2,949 bytes added, 19:54, June 23, 2005
Arguments against OCA autocephaly
*No autocephalous Church may extend its jurisdictional boundaries without the consent of the whole Church (in Russia's case, those boundaries were defined in 1591).
*Autocephaly must require the full agreement of the people and leadership in the territory in question, but the OCA's autocephaly only required the agreement of a minority of Orthodox America. St. [[Tikhon of Moscow]] said this regarding the [[Church of Georgia]], that its autocephaly must be "the universal and fully agreed upon wish of the people" (p. 49).
*Right to jurisdiction does not follow from setting up a bishop; rather, setting up a bishop follows from prior agreed upon jurisdiction: "it is the undoubted jurisdictional rights over a territory that constitute the indispensable condition for the right to appoint a bishop, not the claiming of jurisdictional rights as a result of having appointed a bishop there. The appointment and establishment of a bishop in a particular place cannot be used as a means of jurisdictionally annexing that place" (p. 55).
*"We wonder how the Church which first established a bishop in Sitka, San Francisco, or elsewhere on this vast continent, could attempt to jurisdictionally subjugate this whole country. Certainly you are not ignorant of the fact that America is larger and of larger population than Europe, and also of the fact that the Ecumenical Synods decreed with precision on the boundaries and other jurisdictional matters of sparcely [''sic''] populated communities and even villages" (pp. 55-56).
*"...even if it appears to some that these territoris [i.e., North America] are under the jurisdiction of no one, one thing is certain that they are not under the jurisdiction of the Patriarchal Throne of Moscow," but that "The holy Canons have clearly decreed that, 'the Churches of God in the barbaric nations are governed according to the tradition of the Fathers' [i.e., their mother churches, referencing Canon 150 of the 2nd Ecumenical Council]" (p. 59).
===Historical arguments===
*The period of Russian Orthodox expansion out of Alaska is also the same period during which other Orthodox jurisdictions were established on American soil.
*The various Orthodox communities in North America did not always recognize Russian jurisdiction; they were often quite isolated and had no real contact with the Russian hierarchy. Thus, they saw themselves as beholden to their mother churches, not to Moscow.

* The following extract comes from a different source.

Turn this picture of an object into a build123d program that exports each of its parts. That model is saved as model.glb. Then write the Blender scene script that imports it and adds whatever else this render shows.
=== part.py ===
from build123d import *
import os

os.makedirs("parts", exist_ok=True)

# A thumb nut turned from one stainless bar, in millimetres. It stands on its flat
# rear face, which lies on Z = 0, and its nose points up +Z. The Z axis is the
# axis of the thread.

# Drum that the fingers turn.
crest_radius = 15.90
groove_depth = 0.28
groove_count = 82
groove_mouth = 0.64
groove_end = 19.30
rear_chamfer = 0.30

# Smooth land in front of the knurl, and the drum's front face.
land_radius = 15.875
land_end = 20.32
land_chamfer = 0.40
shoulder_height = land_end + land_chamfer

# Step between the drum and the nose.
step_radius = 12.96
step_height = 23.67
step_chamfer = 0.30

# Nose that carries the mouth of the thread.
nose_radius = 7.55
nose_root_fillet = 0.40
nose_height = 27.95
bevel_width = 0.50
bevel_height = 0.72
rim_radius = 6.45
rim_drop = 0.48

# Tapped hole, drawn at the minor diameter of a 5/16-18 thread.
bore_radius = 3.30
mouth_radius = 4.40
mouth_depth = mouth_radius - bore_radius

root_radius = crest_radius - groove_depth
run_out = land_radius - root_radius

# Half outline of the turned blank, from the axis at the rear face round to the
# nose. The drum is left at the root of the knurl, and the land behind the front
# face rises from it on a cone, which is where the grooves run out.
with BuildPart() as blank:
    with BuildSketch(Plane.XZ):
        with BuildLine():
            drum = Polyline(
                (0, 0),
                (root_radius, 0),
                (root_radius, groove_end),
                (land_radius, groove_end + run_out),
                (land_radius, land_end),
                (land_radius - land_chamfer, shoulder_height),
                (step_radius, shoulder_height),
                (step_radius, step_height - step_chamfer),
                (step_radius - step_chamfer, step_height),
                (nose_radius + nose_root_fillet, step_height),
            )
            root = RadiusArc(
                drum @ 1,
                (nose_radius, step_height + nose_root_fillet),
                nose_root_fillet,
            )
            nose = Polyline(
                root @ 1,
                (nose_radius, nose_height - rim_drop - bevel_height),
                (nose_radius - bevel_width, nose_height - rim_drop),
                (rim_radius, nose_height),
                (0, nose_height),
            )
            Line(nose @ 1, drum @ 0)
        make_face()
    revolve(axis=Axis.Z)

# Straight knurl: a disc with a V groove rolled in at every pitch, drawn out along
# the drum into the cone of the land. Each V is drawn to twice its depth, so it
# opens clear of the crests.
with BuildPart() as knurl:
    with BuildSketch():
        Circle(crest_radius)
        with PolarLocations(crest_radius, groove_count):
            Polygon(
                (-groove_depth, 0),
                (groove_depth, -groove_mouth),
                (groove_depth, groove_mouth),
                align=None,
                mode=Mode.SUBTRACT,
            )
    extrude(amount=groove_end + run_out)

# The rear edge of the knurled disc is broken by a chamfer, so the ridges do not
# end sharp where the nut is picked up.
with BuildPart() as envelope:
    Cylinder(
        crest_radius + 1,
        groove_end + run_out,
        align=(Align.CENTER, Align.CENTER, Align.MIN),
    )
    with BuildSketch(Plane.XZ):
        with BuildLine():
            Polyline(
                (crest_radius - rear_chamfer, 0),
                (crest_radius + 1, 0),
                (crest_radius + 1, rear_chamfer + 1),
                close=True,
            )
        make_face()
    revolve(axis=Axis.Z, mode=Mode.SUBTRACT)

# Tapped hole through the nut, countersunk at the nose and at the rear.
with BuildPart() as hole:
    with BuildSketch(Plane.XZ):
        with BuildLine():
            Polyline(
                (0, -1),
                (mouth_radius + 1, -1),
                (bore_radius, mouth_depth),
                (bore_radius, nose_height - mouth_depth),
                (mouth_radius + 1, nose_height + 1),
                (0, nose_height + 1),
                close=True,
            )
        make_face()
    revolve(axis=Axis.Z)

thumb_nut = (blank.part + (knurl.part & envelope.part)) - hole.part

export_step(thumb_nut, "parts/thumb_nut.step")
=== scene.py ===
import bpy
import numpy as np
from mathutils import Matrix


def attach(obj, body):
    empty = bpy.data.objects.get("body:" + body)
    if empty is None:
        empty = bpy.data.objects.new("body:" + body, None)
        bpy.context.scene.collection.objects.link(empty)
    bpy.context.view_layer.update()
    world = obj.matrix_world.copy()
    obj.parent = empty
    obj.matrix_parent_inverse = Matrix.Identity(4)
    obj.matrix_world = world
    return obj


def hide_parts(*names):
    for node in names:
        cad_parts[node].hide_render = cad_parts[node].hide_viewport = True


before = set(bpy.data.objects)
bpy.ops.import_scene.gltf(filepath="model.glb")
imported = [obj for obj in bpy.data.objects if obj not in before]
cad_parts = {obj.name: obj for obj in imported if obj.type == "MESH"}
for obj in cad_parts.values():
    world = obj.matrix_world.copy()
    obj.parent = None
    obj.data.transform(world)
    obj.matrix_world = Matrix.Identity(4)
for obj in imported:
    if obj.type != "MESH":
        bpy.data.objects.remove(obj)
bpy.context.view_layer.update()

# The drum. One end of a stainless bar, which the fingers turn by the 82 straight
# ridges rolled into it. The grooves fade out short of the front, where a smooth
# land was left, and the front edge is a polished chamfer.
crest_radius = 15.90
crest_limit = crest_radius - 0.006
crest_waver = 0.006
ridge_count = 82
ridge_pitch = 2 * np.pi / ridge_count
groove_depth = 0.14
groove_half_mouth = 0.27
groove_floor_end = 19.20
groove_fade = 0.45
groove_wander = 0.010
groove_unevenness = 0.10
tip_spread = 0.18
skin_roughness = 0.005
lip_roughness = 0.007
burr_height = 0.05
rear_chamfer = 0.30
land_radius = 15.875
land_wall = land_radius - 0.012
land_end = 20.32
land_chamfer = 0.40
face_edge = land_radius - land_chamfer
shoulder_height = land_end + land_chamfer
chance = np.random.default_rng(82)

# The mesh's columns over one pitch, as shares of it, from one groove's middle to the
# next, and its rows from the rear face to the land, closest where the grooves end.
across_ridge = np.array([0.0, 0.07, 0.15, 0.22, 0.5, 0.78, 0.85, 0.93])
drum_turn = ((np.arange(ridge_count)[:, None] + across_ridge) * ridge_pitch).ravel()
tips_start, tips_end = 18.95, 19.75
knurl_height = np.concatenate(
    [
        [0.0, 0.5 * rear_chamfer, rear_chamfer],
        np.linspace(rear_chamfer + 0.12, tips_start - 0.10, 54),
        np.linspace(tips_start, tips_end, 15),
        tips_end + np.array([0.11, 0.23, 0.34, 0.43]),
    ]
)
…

*Greeks were the first to establish a presence on American soil in New Smyrna, Florida, in 1767, 26 years before St. Herman arrived in Alaska in 1794, which was not American at the time (being part of the Russian Empire).
*The first Orthodox parish established on American soil was by Greeks in New Orleans, Louisiana, in 1864, three years before Alaska became American and four years before the first Russian parish was established in American territory (in San Francisco).
*The claim that each autocephalous church may grant autocephaly to its daughter churches contradicts Russian history, in which Russia claimed independence for itself nearly 150 years before Constantinople and the rest of the Church recognized it: "If the autocephalous status derives from Christ, why was the Russian Orthodox Greek Catholic Church in America anathematized by you instead of being approved and praised for severing itself from its Patriarchate and its mother Church—as some other Churches did too—by right of its own will and against the Canons?" (p. 61).
*"The title, mother-Church, as the inspired 150 Fathers implicitly signified, is only a sign of honor, of no rights whatsoever. The Church in Jerusalem never exercised any authority on the rest of the Churches... even though it was from there that all of the Godly Apostles who attracted and tutored us to the state of obedience of Christ set off" (p. 62).
===Practical arguments===
*The name "The Orthodox Church in America" is a misnomer, as the body only comprises a minority of Orthodox faithful in America and is not representative of Orthodox America, but mainly represents a certain subsection of Slavic Orthodoxy in America (particularly ex-Uniate, Russianized Carpath-Russians).
*Moscow's act creates confusion regarding the true nature of canonicity.
*Moscow's act is an attempt to extend Soviet influence into America.